Я очень люблю премьеры, волнующее ожидание перед ними. Вообще-то я обычно редко волнуюсь перед выходом, потому что, когда роль еще сырая, я лучше других это знаю и не надеюсь обмануть зрителя; когда же роль сделана, то для волнения вообще нет причин. Но на премьере существует единый дух сообщничества. Дух студийности, самоотверженности. Актеры забывают все свои личные проблемы во имя успеха спектакля в целом… Это уже потом каждый начинает тянуть одеяло на себя, забывая о замысле пьесы, об идее целого. На премьере возникает сотворчество со зрительным залом. Возникает театр, где творцы все, от ведущего актера до зрителей на галерке. Ведь на премьере всегда «наша» публика — самая осведомленная, настороженная, словом — премьерная. У нас еще репетиции идут, а мы уже учитываем этого зрителя, зная примерно критерий его оценки.
Итак, сыграли — и с успехом — «Тартюфа»… Но на другой день заболел Высоцкий, и объявленный двухсотый, примерно, спектакль «Жизнь Галилея» заменяют премьерным «Тартюфом». И вдруг там, где вчера была реакция на тончайшие нюансы, сегодня «мертвый» зал. Стена! Где вчера нам было стыдно за грубые краски («наша» публика молчала) — сегодня аплодисменты!..
Почему умирают спектакли? Мне кажется, в основном из-за нетребовательного зрителя. При хорошем зрителе иногда и пятисотый спектакль идет как премьера.
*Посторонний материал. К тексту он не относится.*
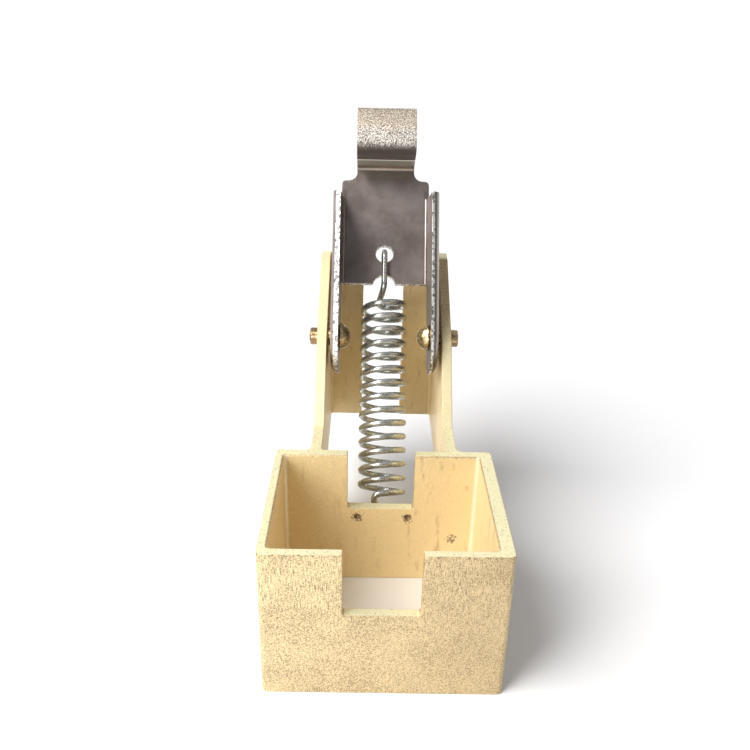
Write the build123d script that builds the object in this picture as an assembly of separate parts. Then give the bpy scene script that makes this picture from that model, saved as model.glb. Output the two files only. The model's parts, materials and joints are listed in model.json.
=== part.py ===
"""Carbon-brush holder: brass channel body, rocking pressure lever and tension spring.

Frame: millimetres, +Z up, X along the lever's pivot, and the arms reach back along +Y.
The origin is on the brush channel's middle line, at the face that the brush comes out of.
Each piece is drawn about the plane midway between the arms, and moved into the frame at the end.
"""
from build123d import *
import os
from math import asin, atan2, cos, degrees, hypot, radians, sin, tan

# ---------------------------------------------------------------- driving sizes (mm)
# the brush that the channel guides, and the running clearance round it
brush_width = 32.0
brush_thickness = 25.0
brush_clearance = 0.2

# box round the brush channel
box_height = 25.0
front_wall = 1.6
rear_wall = 1.8
left_wall = 1.4
right_wall = 2.2
box_corner_radius = 0.9
channel_corner_radius = 0.5
rim_bevel = 0.25
window_width = 11.2
window_depth = 10.4
window_corner_radius = 0.4
punch_spacing = 8.6
punch_drop = 1.7
punch_radius = 0.55

# arms that carry the lever, and the clamp flanges at their rear edge
arm_gap = 20.8
arm_thickness = 1.8
arm_fillet = 1.2
arm_edge_radius = 0.5
shelf_length = 8.3
knee_lead = 3.4
knee_lift = 0.6
top_slope = 33.0
top_corner_radius = 2.5
arm_foot = 15.5
underside_run = 8.0
underside_height = 12.4
flange_lead = 16.1
flange_thickness = 2.2
clamp_slot_width = 8.0

# lever pivot: two rivets on one axis
pivot_setback = 21.4
pivot_rise = 11.7
pivot_clearance = 0.06
rivet_radius = 1.55
rivet_stub = 1.4
edge_bevel = 0.2
rivet_head_radius = 2.5
rivet_head_height = 2.05
head_clearance = 0.12

# pressed-sheet lever, drawn upright with its length along +Z from the pivot
open_lean = 33.5
stop_gap = 0.15
sheet = 1.45
side_clearance = 0.7
lever_depth = 14.0
outer_bend_radius = 2.0
side_length = 25.7
side_top_rise = 3.6
web_start = 11.6
relief_width = 4.4
relief_height = 1.8
hook_hole_height = 17.6
hook_hole_radius = 1.7
neck_length = 2.7
shoulder_inset = 1.1
shoulder_radius = 0.8
neck_radius = 1.7
finger_width = 11.3
foot_lead = 0.6
finger_bend_radius = 0.9
foot_stand_off = 8.75
foot_bend_radius = 1.7
foot_curve_radius = 12.0
foot_curve_angle = 27.0

# tension spring, and the pin that holds its lower end
pin_radius = 1.2
pin_height = 6.0
pin_setback = 5.0
pin_proud = 0.4
wire_radius = 0.575
coil_radius = 3.88
coil_turns = 14.5
lower_hook_room = 5.9
upper_hook_room = 9.5
hook_clearance = 0.15
lower_hook_play = 0.675
lower_hook_angle = 250.0
hook_tail = 1.5

# drawing helpers: two points nearer than touch are one point, and cuts run past the faces they open
touch = 0.01
cut_margin = 1.0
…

«Какая сегодня публика?» — очень часто спрашивают актеры, выходящие на сцену позже остальных. В спектакле «Деревянные кони», где я играла в первой половине, а Зина Славина во второй, она в антракте часто спрашивала меня: «Зал хороший?» Потому что если мы первую часть проводим хорошо, то актерам, занятым во второй части, в «Пелагее», достается «хороший», разогретый зритель, готовый воспринимать и эту странную манеру разговора (северный говор), и условность драматургического материала (ведь мы играем не пьесу, а повесть), и декорации, к которым зрителю первые десять минут нужно еще привыкать. Если же первая часть не состоялась, то после антракта актерам понадобится больше усилий, чтобы перетянуть зал на свою сторону.